_Given task_.
Output the data that follows exactly, line for line.

_Supplied data_.
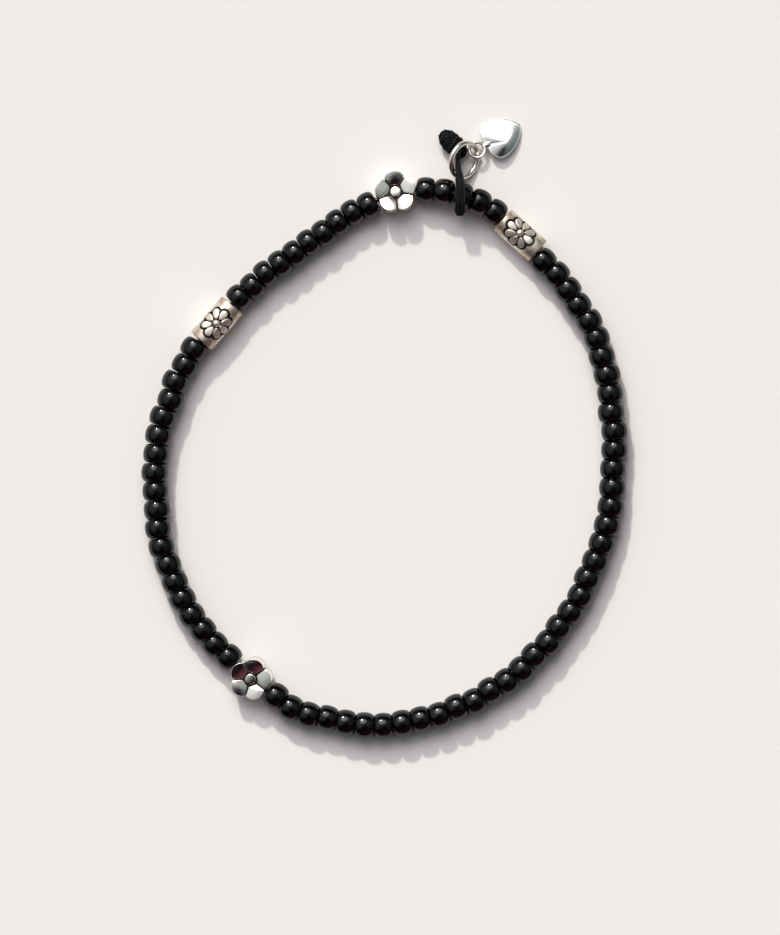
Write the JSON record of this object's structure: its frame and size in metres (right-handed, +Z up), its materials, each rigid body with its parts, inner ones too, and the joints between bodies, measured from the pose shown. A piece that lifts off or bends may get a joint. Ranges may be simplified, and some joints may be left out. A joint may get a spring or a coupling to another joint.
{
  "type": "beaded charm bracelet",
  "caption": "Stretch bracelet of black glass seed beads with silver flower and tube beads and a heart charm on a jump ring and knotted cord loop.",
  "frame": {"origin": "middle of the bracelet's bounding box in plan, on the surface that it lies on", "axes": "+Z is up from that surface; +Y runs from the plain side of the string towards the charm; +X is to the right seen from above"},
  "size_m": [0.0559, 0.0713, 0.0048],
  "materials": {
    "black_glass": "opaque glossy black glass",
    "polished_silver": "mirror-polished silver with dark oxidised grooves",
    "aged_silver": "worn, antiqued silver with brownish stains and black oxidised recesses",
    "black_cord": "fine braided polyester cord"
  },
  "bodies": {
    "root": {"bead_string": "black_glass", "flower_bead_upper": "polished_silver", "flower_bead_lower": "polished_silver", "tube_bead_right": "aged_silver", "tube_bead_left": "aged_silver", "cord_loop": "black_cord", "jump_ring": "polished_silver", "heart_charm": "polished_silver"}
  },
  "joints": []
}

_Solution_.
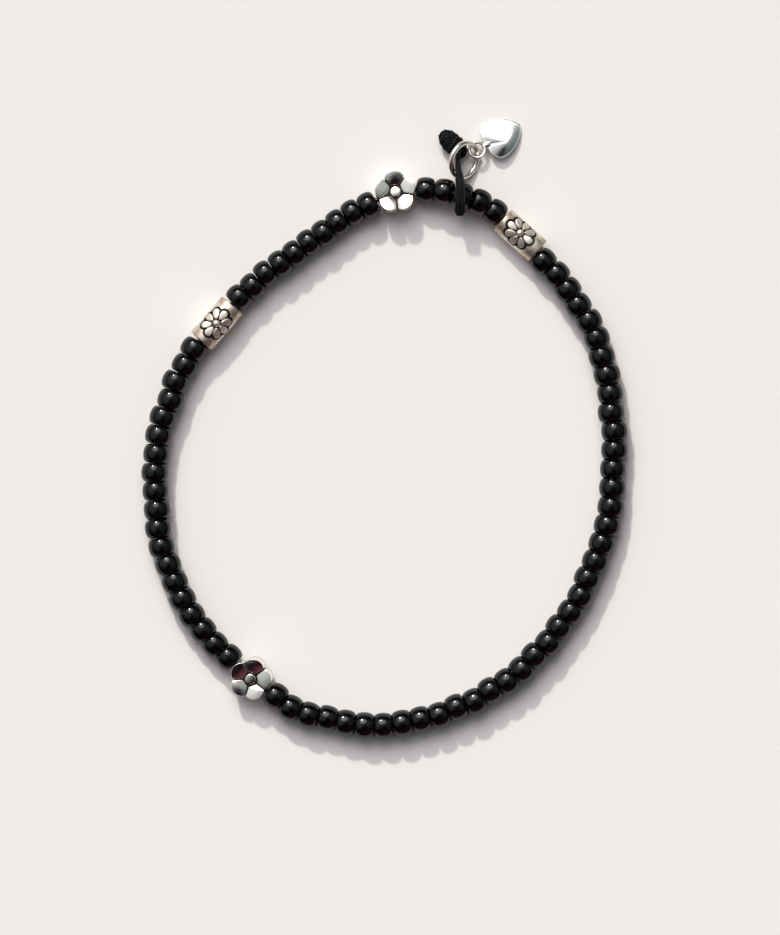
Write the JSON record of this object's structure: its frame and size in metres (right-handed, +Z up), its materials, each rigid body with its parts, inner ones too, and the joints between bodies, measured from the pose shown. A piece that lifts off or bends may get a joint. Ranges may be simplified, and some joints may be left out. A joint may get a spring or a coupling to another joint.
{
  "type": "beaded charm bracelet",
  "caption": "Stretch bracelet of black glass seed beads with silver flower and tube beads and a heart charm on a jump ring and knotted cord loop.",
  "frame": {"origin": "middle of the bracelet's bounding box in plan, on the surface that it lies on", "axes": "+Z is up from that surface; +Y runs from the plain side of the string towards the charm; +X is to the right seen from above"},
  "size_m": [0.0559, 0.0713, 0.0048],
  "materials": {
    "black_glass": "opaque glossy black glass",
    "polished_silver": "mirror-polished silver with dark oxidised grooves",
    "aged_silver": "worn, antiqued silver with brownish stains and black oxidised recesses",
    "black_cord": "fine braided polyester cord"
  },
  "bodies": {
    "root": {"bead_string": "black_glass", "flower_bead_upper": "polished_silver", "flower_bead_lower": "polished_silver", "tube_bead_right": "aged_silver", "tube_bead_left": "aged_silver", "cord_loop": "black_cord", "jump_ring": "polished_silver", "heart_charm": "polished_silver"}
  },
  "joints": []
}